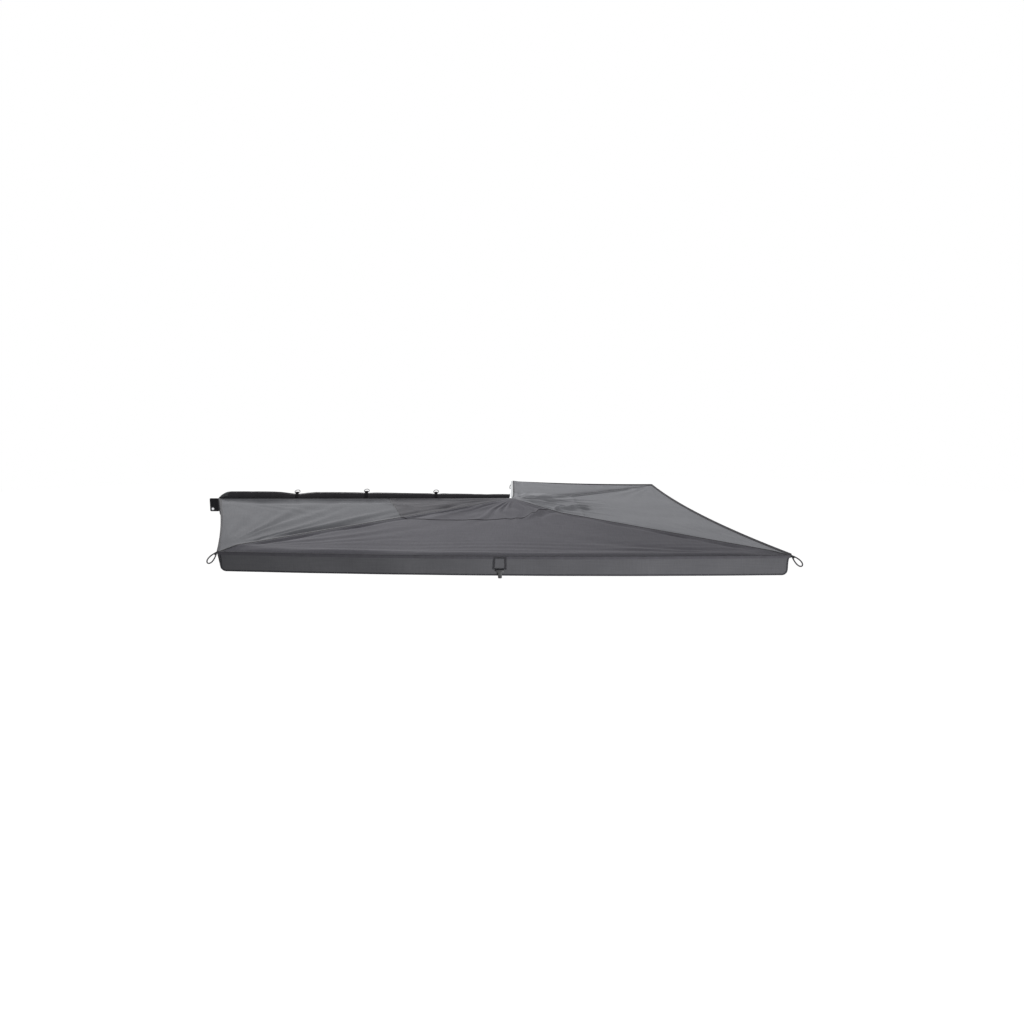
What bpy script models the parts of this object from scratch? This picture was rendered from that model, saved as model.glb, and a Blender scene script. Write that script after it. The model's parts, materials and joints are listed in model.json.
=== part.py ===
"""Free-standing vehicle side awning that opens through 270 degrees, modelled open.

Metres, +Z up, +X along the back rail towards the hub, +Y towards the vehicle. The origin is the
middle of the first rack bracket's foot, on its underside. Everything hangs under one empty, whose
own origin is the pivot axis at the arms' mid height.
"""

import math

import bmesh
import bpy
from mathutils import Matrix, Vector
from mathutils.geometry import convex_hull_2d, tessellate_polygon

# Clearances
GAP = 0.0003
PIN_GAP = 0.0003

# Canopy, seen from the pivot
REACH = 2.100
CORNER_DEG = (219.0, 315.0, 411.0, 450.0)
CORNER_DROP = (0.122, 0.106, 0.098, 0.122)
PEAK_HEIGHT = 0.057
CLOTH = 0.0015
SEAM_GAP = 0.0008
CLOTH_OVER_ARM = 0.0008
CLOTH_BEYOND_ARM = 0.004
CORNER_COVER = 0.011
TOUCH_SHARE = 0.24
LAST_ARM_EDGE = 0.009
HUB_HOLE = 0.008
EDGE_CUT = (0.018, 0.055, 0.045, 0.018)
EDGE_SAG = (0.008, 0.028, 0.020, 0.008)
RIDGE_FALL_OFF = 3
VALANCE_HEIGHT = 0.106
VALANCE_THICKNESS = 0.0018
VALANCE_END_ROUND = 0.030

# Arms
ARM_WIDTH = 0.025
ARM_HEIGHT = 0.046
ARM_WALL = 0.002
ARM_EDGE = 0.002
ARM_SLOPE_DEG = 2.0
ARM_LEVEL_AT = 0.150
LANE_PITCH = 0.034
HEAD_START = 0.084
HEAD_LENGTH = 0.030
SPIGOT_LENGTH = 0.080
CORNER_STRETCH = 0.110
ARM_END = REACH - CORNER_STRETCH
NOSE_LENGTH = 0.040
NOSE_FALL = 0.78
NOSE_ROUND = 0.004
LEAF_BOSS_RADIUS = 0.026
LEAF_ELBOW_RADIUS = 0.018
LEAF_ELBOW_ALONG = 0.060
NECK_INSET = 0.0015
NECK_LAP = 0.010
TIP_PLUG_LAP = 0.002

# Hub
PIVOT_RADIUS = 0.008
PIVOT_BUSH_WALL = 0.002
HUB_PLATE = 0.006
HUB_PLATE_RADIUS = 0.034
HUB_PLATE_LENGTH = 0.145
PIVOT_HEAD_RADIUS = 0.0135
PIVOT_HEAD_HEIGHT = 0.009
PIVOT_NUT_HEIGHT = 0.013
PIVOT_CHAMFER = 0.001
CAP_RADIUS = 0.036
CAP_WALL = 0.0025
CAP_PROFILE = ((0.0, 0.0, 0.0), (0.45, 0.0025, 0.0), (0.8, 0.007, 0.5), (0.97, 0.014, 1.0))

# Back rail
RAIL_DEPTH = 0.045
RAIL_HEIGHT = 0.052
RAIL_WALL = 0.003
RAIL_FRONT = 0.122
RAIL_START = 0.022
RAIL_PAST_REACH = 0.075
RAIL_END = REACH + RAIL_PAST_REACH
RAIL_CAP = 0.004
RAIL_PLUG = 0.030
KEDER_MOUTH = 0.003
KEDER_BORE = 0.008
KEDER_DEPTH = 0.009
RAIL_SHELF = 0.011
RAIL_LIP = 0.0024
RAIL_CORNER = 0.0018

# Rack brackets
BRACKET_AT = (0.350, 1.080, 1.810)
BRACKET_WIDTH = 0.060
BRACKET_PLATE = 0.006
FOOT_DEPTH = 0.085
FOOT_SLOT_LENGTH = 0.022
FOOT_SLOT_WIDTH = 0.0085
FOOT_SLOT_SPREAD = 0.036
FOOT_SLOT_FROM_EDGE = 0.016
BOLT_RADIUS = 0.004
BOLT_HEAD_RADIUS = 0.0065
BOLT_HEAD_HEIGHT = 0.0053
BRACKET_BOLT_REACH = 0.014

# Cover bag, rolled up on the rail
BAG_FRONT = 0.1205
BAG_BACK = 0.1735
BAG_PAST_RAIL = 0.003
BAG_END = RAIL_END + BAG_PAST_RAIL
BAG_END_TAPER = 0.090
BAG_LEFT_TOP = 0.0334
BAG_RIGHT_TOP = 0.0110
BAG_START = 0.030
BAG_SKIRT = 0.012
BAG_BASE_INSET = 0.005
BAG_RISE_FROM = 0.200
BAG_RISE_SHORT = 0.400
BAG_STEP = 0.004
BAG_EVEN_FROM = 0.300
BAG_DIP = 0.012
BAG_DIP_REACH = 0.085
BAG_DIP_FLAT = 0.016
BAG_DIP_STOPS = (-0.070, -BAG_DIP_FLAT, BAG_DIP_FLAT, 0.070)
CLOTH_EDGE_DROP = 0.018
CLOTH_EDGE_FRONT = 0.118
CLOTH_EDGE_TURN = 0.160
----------
- _Do this_:
Make an exact copy of the material above.

- _Correct result_:
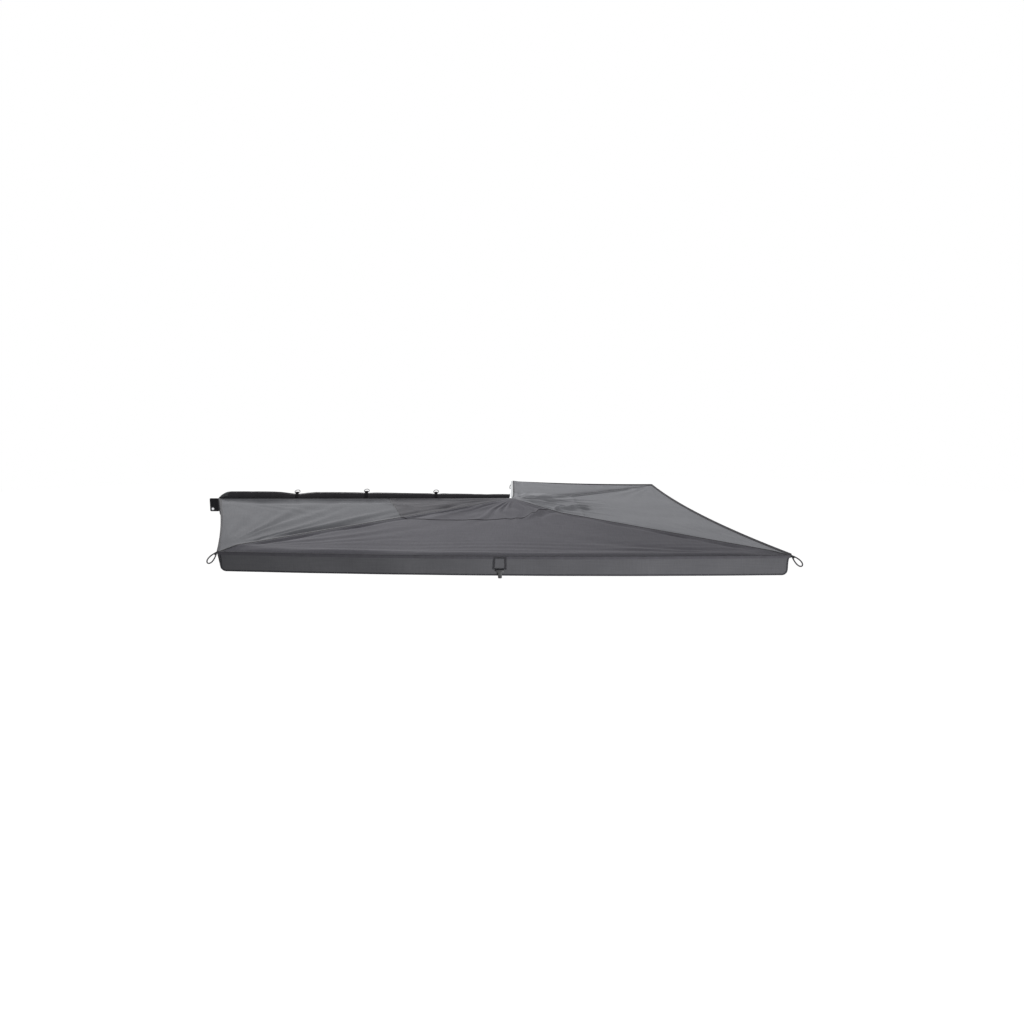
What bpy script models the parts of this object from scratch? This picture was rendered from that model, saved as model.glb, and a Blender scene script. Write that script after it. The model's parts, materials and joints are listed in model.json.
=== part.py ===
"""Free-standing vehicle side awning that opens through 270 degrees, modelled open.

Metres, +Z up, +X along the back rail towards the hub, +Y towards the vehicle. The origin is the
middle of the first rack bracket's foot, on its underside. Everything hangs under one empty, whose
own origin is the pivot axis at the arms' mid height.
"""

import math

import bmesh
import bpy
from mathutils import Matrix, Vector
from mathutils.geometry import convex_hull_2d, tessellate_polygon

# Clearances
GAP = 0.0003
PIN_GAP = 0.0003

# Canopy, seen from the pivot
REACH = 2.100
CORNER_DEG = (219.0, 315.0, 411.0, 450.0)
CORNER_DROP = (0.122, 0.106, 0.098, 0.122)
PEAK_HEIGHT = 0.057
CLOTH = 0.0015
SEAM_GAP = 0.0008
CLOTH_OVER_ARM = 0.0008
CLOTH_BEYOND_ARM = 0.004
CORNER_COVER = 0.011
TOUCH_SHARE = 0.24
LAST_ARM_EDGE = 0.009
HUB_HOLE = 0.008
EDGE_CUT = (0.018, 0.055, 0.045, 0.018)
EDGE_SAG = (0.008, 0.028, 0.020, 0.008)
RIDGE_FALL_OFF = 3
VALANCE_HEIGHT = 0.106
VALANCE_THICKNESS = 0.0018
VALANCE_END_ROUND = 0.030

# Arms
ARM_WIDTH = 0.025
ARM_HEIGHT = 0.046
ARM_WALL = 0.002
ARM_EDGE = 0.002
ARM_SLOPE_DEG = 2.0
ARM_LEVEL_AT = 0.150
LANE_PITCH = 0.034
HEAD_START = 0.084
HEAD_LENGTH = 0.030
SPIGOT_LENGTH = 0.080
CORNER_STRETCH = 0.110
ARM_END = REACH - CORNER_STRETCH
NOSE_LENGTH = 0.040
NOSE_FALL = 0.78
NOSE_ROUND = 0.004
LEAF_BOSS_RADIUS = 0.026
LEAF_ELBOW_RADIUS = 0.018
LEAF_ELBOW_ALONG = 0.060
NECK_INSET = 0.0015
NECK_LAP = 0.010
TIP_PLUG_LAP = 0.002

# Hub
PIVOT_RADIUS = 0.008
PIVOT_BUSH_WALL = 0.002
HUB_PLATE = 0.006
HUB_PLATE_RADIUS = 0.034
HUB_PLATE_LENGTH = 0.145
PIVOT_HEAD_RADIUS = 0.0135
PIVOT_HEAD_HEIGHT = 0.009
PIVOT_NUT_HEIGHT = 0.013
PIVOT_CHAMFER = 0.001
CAP_RADIUS = 0.036
CAP_WALL = 0.0025
CAP_PROFILE = ((0.0, 0.0, 0.0), (0.45, 0.0025, 0.0), (0.8, 0.007, 0.5), (0.97, 0.014, 1.0))

# Back rail
RAIL_DEPTH = 0.045
RAIL_HEIGHT = 0.052
RAIL_WALL = 0.003
RAIL_FRONT = 0.122
RAIL_START = 0.022
RAIL_PAST_REACH = 0.075
RAIL_END = REACH + RAIL_PAST_REACH
RAIL_CAP = 0.004
RAIL_PLUG = 0.030
KEDER_MOUTH = 0.003
KEDER_BORE = 0.008
KEDER_DEPTH = 0.009
RAIL_SHELF = 0.011
RAIL_LIP = 0.0024
RAIL_CORNER = 0.0018

# Rack brackets
BRACKET_AT = (0.350, 1.080, 1.810)
BRACKET_WIDTH = 0.060
BRACKET_PLATE = 0.006
FOOT_DEPTH = 0.085
FOOT_SLOT_LENGTH = 0.022
FOOT_SLOT_WIDTH = 0.0085
FOOT_SLOT_SPREAD = 0.036
FOOT_SLOT_FROM_EDGE = 0.016
BOLT_RADIUS = 0.004
BOLT_HEAD_RADIUS = 0.0065
BOLT_HEAD_HEIGHT = 0.0053
BRACKET_BOLT_REACH = 0.014

# Cover bag, rolled up on the rail
BAG_FRONT = 0.1205
BAG_BACK = 0.1735
BAG_PAST_RAIL = 0.003
BAG_END = RAIL_END + BAG_PAST_RAIL
BAG_END_TAPER = 0.090
BAG_LEFT_TOP = 0.0334
BAG_RIGHT_TOP = 0.0110
BAG_START = 0.030
BAG_SKIRT = 0.012
BAG_BASE_INSET = 0.005
BAG_RISE_FROM = 0.200
BAG_RISE_SHORT = 0.400
BAG_STEP = 0.004
BAG_EVEN_FROM = 0.300
BAG_DIP = 0.012
BAG_DIP_REACH = 0.085
BAG_DIP_FLAT = 0.016
BAG_DIP_STOPS = (-0.070, -BAG_DIP_FLAT, BAG_DIP_FLAT, 0.070)
CLOTH_EDGE_DROP = 0.018
CLOTH_EDGE_FRONT = 0.118
CLOTH_EDGE_TURN = 0.160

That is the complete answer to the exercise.